I caught up with Ella to find out more about her practice, methods, and motivation…

Could you tell us a bit about who you are and what you do?
My name is Ella Dorton, I’m 28, from Hull. I’m a care-worker, and I co-run ‘Ground’- a community arts and activist space in Hull, with a bunch of friends. I am also an artist!
Tell us a bit about ‘Journey into the Centre of the Couch (Couches and Other Good Ideas)’, your current exhibition at Humber St Gallery – how did it come about? What inspired you to create this show?
In previous years, I’d been making large fabric portraits of people in my community, as well as fictional dystopian scenes of Hull flooded, an ocean of plastic etc. When Humber street gallery asked me to make some art for a show, I had an idea to combine these two ideas: I wanted to make portraits of people in Hull, and somehow incorporate some fantasy, slipping in bits of our conversations together and ideas they had about the world, in picture or word form. I found my sitters just by asking or being asked, often through Ground and ORTs (a sewing group for vulnerable women).
I started with a woman called Cassie, who comes to Ground. I went to her house a few times, and we drank tea together, ate a bit, and I drew her and wrote down snippets of conversation we had. Cassie wanted her life describing with 4 animals, which represent different parts in her life: adventuring, her victorious battle with heroin, losing her son. Other people were less pictorial and conversations were directly stitched or painted onto the work.
Climate change is on my mind, and I have been trying to figure out a way to talk about it through my art for a while. I didn’t expect that it would come out so naturally in many of the conversations I had with people I drew, so the work inevitably became a lot about that, as well as other subjects: motherhood, homelessness, addiction.
I planned to make 6 of these portraits, and sew them into a circular room that you could relax, sit down and feel at home in [the gallery].
The use of old bedsheets and scraps of material is so effective, what motivated you to use these textiles?
The fabric is all used. I like the aesthetic of using worn fabric; when someone gives you a pile of clothes there are loads of colours and patterns in there that I might not have chosen myself, which pushes the work in different directions and gives me a big range to choose from. The worn-out-ness of the fabric matches the worn-out-ness of peoples’ homes and lives. I like to recognise bits in the work….there’s my dad’s shirt, there’s Sally’s scarf, a bit of so-and-so’s sweaty shirt armpit there – and I think other people enjoy this too.
It’s important to me to make art out of scrap instead of buying new stuff. The fabric industry causes something like 10% of all greenhouse gases, the making, washing and disposing of it, as well as loads of other harmful effects on the environment, and the people that make it.
It also means, of course, that making the art is virtually free (except for glue, thread, and machine upkeep), meaning I can sustain myself on a low wage.
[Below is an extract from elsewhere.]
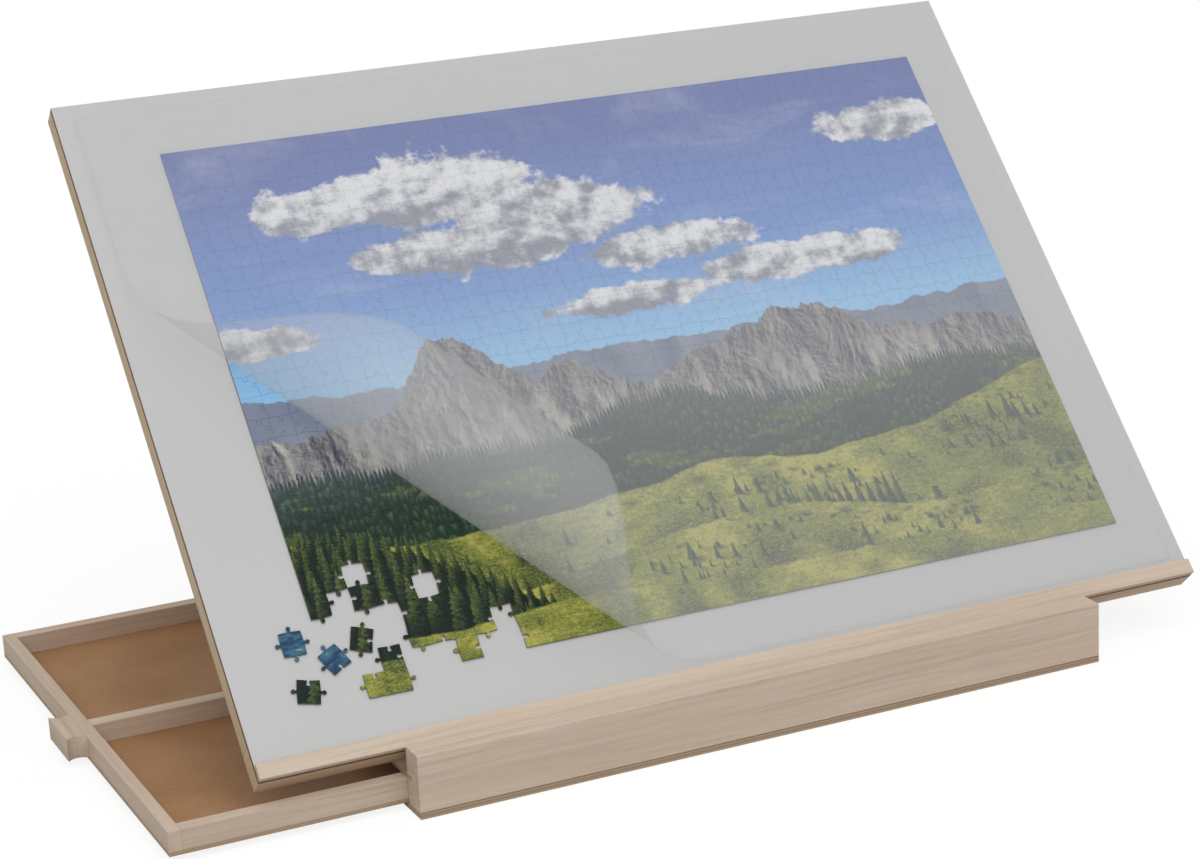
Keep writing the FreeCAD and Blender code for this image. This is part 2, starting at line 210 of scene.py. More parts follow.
def toned(colour, toneAndShade):
    # a colour made darker or warmer by a share for each part
    return tuple(part * share for part, share in zip(paint(*colour)[:3], toneAndShade)) + (1.0,)


def woodMaterial(name, grain, turn=0.0, toneAndShade=(1.0, 1.0, 1.0), shift=0.0):
    material, tree, shader = newMaterial(name)
    place = stretch(tree, ownPlace(tree), (1, 1, 1), (shift, shift * 0.7, shift * 1.3), (turn, 0, 0))
    bent = calc(tree, "MULTIPLY", noise(tree, place, 3.2, 3, 0.5), wood["wave"])
    moved = put(tree, "ShaderNodeCombineXYZ", {0: bent, 1: bent, 2: bent}).outputs[0]
    wavy = put(tree, "ShaderNodeVectorMath", {0: place, 1: moved}, operation="ADD").outputs[0]

    def along(length, cross):
        scale = {"x": (length, cross, cross), "y": (cross, length, cross), "z": (cross, cross, length)}[grain]
        return stretch(tree, wavy, scale)

    broad = noise(tree, along(*wood["broad"]), 1.0, 4, 0.55, 0.8)
    lines = noise(tree, along(*wood["lines"]), 1.0, 5, 0.65, 0.8)
    fibre = noise(tree, along(*wood["fibre"]), 1.0, 3, 0.7)
    patch = noise(tree, along(*wood["patch"]), 1.0, 4, 0.6, 0.8)
    light, dark, deep, rosy = (toned(wood[key], toneAndShade) for key in ("light", "dark", "deep", "rosy"))
    mixed = calc(tree, "MULTIPLY_ADD", broad, 0.40, calc(tree, "MULTIPLY", lines, 0.65))
    colour = blendColour(tree, smooth(tree, mixed, 0.34, 0.72), light, dark)
    colour = blendColour(tree, smooth(tree, patch, 0.42, 0.72, 0.0, 0.45), colour, rosy)
    colour = blendColour(tree, smooth(tree, lines, 0.55, 0.76, 0.0, 0.26), colour, deep)
    colour = blendColour(tree, smooth(tree, fibre, 0.56, 0.76, 0.0, 0.32), colour, deep)
    feed(tree, shader.inputs["Base Color"], colour)
    feed(tree, shader.inputs["Roughness"], smooth(tree, lines, 0.2, 0.8, wood["roughness"] - 0.07,
                                                  wood["roughness"] + 0.07))
    shader.inputs["Specular IOR Level"].default_value = 0.25
    roughen(tree, shader, calc(tree, "MULTIPLY_ADD", fibre, 0.6, lines), wood["bump"], 0.0005)
    return material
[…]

What drew you to the concept of home and the everyday? Do you view the domestic as an inherently political space?
I like drawing people in their own homes: the home is an extension of someone’s personality, and you can get to know a person through their stuff, their taste in décor, their messiness. In the home, people are in their own habitat, their own territory, and are often more relaxed and up for chatting. They can also seem more vulnerable and exposed, depending on the person and how they feel having someone coming into their space. I make good friends this way.
I find a lot of beauty in the mundane, and enjoy drawing people doing everyday tasks, eating, cleaning, sleeping – we all do these things (or we should), yet we do them so differently.
I love the way you stitched the voices of the community into the fabric. How important are issues of class and community in your practice?
I was brought up on North Bransholme, which is a council estate in North Hull. It had a bad reputation but it was a great place to grow up, because there was a lot of green space and not many cars. My parents are middle class from the South, and when I was younger I felt embarrassed of that, not wanting to be seen as ‘posh’ (there’s a lot of reverse snobbery going on). I’ve always found class a massively interesting and difficult subject to talk about, I find the diversity in people’s taste and culture in the UK a wonderful and interesting thing. However, I have seen pretty horrendous poverty in Hull, and a whole host of social issues that arise from that poverty and startling inequality. I’m trying to find a way to talk about it through art. The way I’m doing so at the moment is by talking to people and sharing peoples’ stories and ideas about the world. I started by asking my neighbours if I could go round and draw them, as a way of getting to know them and feeling part of a community. People usually seem to quite like being drawn, being seen as ‘art-worthy’ and interesting when often they don’t think they are. It’s exciting to be able to make and show work about these people and their ideas.

Finally, could you describe the work of Ground and what it means to you to be a part of an arts collective & community space?
I set up Ground with some friends about 4 years ago, we really didn’t know what we were doing. We found out about a building that hadn’t been in use for a good 5 years and needed a lot of attention, and we loved it back to life. Thankfully, a lot of people were up for helping us out, and a pretty solid community around Ground grew.
It’s situated on Beverley road, which is the main street into and through Hull, a street drinking hot-spot. Ground is opposite a methadone dispensary unit and a giant mattress shop, and next door to a Kurdish shisha bar. It’s an unusual place to have a gallery but we like that as we get a lot of different people through the door.
Ground is a space for art and activism, we run workshops, gigs, exhibitions, talks, and have studios upstairs. I love being part of an arts collective but it’s been hard work, it’s emotionally demanding and the organisational and admin stuff can be heavy at times. The best thing about it is teasing art out of people who think they can’t draw or make things, and collaborating together – the walls and ceilings are jam packed with peoples’ art and words.